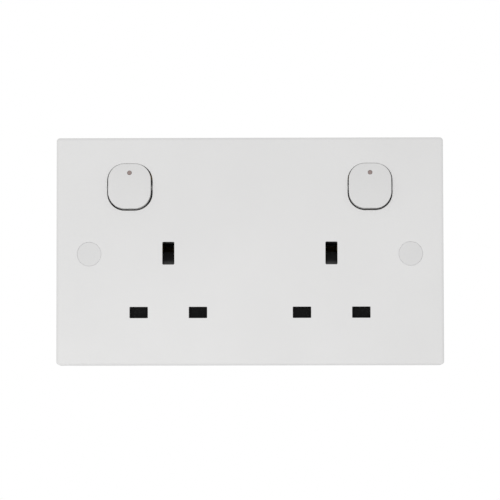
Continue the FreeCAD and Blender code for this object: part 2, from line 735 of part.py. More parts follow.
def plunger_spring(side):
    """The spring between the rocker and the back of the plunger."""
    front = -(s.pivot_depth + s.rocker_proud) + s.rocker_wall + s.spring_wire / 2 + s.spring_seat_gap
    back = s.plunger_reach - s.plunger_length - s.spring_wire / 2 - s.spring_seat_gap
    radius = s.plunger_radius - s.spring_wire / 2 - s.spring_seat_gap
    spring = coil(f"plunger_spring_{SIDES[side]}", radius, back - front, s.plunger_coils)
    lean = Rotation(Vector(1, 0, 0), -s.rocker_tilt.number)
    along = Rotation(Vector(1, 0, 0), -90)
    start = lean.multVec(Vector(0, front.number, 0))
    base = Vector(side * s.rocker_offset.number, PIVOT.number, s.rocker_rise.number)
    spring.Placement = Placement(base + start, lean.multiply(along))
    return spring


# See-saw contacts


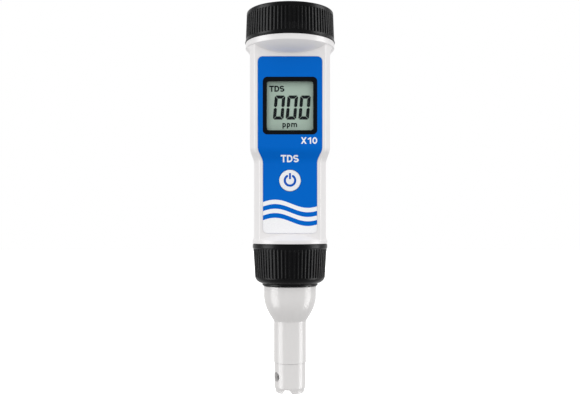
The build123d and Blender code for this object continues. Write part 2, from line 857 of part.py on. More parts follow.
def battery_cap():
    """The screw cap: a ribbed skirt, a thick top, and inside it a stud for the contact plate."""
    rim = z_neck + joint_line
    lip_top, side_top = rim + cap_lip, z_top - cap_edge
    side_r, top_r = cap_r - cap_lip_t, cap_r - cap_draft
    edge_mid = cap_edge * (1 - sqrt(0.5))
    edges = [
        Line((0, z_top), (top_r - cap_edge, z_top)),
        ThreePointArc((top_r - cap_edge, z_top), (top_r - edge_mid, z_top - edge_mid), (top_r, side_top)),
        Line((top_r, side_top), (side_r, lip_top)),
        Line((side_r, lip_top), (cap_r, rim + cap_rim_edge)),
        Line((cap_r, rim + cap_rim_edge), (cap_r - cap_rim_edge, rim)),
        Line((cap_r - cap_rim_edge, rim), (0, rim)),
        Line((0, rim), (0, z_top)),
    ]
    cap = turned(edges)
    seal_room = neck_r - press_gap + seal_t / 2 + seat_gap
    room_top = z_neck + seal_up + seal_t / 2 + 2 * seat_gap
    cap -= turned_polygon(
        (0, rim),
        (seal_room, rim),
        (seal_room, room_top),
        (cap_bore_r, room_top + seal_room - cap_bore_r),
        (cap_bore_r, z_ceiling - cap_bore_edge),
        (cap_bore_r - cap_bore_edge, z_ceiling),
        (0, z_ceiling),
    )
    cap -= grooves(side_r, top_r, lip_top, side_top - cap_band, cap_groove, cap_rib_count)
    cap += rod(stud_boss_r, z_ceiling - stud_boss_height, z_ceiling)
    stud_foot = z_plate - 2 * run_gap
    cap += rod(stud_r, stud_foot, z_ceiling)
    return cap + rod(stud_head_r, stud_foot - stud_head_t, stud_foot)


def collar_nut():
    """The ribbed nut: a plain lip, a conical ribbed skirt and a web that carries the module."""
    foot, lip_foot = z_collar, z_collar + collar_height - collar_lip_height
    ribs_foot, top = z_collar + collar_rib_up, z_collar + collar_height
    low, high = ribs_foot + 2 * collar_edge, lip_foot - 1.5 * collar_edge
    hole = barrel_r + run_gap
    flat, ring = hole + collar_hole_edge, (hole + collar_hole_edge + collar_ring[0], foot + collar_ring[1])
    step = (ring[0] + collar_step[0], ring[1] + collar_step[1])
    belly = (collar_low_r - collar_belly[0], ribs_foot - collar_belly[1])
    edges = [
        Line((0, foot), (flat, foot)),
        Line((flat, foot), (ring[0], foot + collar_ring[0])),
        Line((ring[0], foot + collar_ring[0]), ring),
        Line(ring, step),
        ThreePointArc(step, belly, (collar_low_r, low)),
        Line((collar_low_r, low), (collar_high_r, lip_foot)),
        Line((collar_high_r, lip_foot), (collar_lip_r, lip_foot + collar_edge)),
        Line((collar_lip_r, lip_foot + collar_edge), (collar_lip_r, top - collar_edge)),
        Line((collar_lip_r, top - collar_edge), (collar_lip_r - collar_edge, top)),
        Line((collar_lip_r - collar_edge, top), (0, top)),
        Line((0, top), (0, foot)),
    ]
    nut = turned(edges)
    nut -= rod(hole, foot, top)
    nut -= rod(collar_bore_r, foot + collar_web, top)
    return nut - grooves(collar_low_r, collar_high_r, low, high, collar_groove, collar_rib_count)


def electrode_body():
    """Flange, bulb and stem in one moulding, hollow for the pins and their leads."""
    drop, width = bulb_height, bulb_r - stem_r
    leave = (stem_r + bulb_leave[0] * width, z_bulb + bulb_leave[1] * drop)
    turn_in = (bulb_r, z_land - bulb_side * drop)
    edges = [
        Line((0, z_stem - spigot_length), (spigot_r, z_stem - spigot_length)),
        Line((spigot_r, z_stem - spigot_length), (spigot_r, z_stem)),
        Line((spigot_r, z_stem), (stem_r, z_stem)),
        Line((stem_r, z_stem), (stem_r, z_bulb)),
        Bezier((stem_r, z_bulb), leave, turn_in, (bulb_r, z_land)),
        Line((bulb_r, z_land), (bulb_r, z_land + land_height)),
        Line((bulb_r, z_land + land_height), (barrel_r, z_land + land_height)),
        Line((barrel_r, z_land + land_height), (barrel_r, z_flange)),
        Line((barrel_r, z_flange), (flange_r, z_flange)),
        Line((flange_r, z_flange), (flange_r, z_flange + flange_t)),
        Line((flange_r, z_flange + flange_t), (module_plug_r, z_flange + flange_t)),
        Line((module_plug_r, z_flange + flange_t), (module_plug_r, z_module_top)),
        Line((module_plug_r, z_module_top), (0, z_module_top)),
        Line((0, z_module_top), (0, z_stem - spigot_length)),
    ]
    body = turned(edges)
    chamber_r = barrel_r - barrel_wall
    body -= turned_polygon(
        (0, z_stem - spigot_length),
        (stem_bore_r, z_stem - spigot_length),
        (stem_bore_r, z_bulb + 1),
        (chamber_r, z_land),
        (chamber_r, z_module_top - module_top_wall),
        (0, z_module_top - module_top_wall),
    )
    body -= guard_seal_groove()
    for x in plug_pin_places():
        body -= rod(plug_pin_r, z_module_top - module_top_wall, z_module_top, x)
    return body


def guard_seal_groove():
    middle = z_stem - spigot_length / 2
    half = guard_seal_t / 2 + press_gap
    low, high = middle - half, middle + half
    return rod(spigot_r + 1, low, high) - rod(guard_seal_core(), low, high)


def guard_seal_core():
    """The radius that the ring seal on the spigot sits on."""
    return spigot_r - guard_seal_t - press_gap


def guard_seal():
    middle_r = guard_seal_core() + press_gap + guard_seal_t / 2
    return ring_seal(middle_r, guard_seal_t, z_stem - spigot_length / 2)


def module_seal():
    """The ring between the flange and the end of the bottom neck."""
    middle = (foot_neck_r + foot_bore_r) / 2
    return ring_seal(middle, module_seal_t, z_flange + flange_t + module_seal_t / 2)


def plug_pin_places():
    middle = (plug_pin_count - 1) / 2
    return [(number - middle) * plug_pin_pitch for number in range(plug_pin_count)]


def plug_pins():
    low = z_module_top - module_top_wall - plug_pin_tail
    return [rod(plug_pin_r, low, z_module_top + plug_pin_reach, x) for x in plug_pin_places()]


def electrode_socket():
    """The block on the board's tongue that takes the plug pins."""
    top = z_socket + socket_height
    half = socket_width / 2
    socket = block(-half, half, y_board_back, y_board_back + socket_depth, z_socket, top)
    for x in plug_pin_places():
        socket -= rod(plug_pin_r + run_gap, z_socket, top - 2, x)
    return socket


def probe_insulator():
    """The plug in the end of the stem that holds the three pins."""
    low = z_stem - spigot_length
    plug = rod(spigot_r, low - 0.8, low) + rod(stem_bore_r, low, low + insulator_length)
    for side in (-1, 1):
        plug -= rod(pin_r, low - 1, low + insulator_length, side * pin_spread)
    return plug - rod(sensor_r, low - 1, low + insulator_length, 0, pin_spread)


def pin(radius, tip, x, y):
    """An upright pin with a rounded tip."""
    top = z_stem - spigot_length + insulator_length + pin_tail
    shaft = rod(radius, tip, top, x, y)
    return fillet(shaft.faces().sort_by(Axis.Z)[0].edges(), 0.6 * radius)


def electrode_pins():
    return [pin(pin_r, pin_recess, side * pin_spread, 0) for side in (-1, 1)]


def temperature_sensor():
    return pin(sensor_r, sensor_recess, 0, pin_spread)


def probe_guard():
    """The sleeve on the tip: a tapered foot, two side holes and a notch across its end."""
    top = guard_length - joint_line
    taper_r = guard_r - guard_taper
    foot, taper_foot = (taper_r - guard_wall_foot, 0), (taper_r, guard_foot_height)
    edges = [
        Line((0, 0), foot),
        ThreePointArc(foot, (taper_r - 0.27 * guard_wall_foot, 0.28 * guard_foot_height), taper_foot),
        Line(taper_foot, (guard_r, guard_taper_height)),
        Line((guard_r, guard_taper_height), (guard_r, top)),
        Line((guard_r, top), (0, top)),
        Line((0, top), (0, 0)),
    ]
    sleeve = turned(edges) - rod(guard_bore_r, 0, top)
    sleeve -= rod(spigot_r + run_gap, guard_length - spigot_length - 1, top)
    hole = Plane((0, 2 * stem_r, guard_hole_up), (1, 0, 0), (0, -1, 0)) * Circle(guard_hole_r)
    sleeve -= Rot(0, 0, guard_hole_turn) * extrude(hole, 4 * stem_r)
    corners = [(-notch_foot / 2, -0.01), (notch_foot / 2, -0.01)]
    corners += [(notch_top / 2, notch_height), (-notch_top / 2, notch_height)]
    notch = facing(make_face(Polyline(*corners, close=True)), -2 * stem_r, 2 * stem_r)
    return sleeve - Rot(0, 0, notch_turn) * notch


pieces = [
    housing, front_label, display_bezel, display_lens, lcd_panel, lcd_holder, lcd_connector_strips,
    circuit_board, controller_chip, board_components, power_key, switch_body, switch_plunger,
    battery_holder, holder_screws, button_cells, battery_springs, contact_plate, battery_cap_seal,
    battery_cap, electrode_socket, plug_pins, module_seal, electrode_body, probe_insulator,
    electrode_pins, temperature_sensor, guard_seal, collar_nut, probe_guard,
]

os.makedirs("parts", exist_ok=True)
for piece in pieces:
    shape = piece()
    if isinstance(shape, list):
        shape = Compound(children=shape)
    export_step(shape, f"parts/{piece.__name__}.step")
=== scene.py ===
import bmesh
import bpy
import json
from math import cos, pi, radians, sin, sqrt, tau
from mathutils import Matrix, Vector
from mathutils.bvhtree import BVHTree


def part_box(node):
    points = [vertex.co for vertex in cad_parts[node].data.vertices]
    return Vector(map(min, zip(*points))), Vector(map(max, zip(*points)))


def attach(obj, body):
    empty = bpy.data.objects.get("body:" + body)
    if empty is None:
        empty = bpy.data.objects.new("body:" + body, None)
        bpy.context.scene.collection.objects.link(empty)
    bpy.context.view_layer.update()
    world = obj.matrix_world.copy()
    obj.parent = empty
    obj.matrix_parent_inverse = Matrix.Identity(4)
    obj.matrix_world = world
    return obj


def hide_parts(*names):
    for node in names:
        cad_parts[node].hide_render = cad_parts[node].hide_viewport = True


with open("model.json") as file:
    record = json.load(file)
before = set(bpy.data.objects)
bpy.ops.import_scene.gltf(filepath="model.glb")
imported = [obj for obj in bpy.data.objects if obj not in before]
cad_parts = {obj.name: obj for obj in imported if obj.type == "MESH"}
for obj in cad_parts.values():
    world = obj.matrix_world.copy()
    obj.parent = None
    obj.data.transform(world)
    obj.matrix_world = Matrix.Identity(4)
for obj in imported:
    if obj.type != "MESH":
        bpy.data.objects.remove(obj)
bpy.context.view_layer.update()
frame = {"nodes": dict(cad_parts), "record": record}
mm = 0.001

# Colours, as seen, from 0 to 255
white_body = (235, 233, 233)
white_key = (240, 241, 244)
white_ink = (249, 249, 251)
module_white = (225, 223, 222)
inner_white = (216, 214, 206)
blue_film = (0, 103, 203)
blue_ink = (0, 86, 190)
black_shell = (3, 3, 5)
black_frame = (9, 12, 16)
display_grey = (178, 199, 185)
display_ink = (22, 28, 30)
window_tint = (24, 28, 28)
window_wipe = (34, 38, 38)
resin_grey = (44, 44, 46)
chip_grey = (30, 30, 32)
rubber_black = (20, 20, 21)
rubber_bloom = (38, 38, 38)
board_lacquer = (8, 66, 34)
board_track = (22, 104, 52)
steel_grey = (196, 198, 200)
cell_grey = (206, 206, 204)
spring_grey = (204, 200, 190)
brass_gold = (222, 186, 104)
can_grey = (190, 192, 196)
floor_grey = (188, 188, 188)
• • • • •
*Set problem*
Please print exactly what appears from the first line of the data through the line with "return spring", including both of those lines and nothing past them.

*Solution to the exercise*
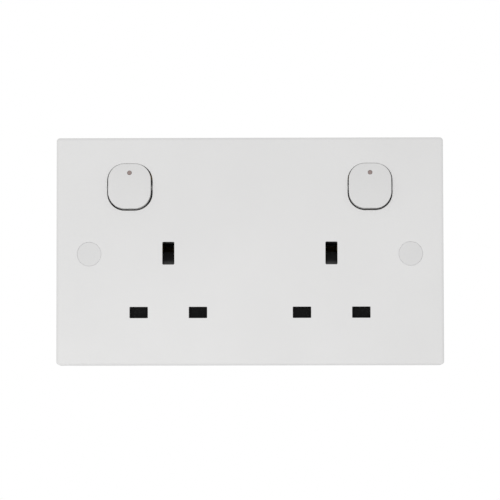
Continue the FreeCAD and Blender code for this object: part 2, from line 735 of part.py. More parts follow.
def plunger_spring(side):
    """The spring between the rocker and the back of the plunger."""
    front = -(s.pivot_depth + s.rocker_proud) + s.rocker_wall + s.spring_wire / 2 + s.spring_seat_gap
    back = s.plunger_reach - s.plunger_length - s.spring_wire / 2 - s.spring_seat_gap
    radius = s.plunger_radius - s.spring_wire / 2 - s.spring_seat_gap
    spring = coil(f"plunger_spring_{SIDES[side]}", radius, back - front, s.plunger_coils)
    lean = Rotation(Vector(1, 0, 0), -s.rocker_tilt.number)
    along = Rotation(Vector(1, 0, 0), -90)
    start = lean.multVec(Vector(0, front.number, 0))
    base = Vector(side * s.rocker_offset.number, PIVOT.number, s.rocker_rise.number)
    spring.Placement = Placement(base + start, lean.multiply(along))
    return spring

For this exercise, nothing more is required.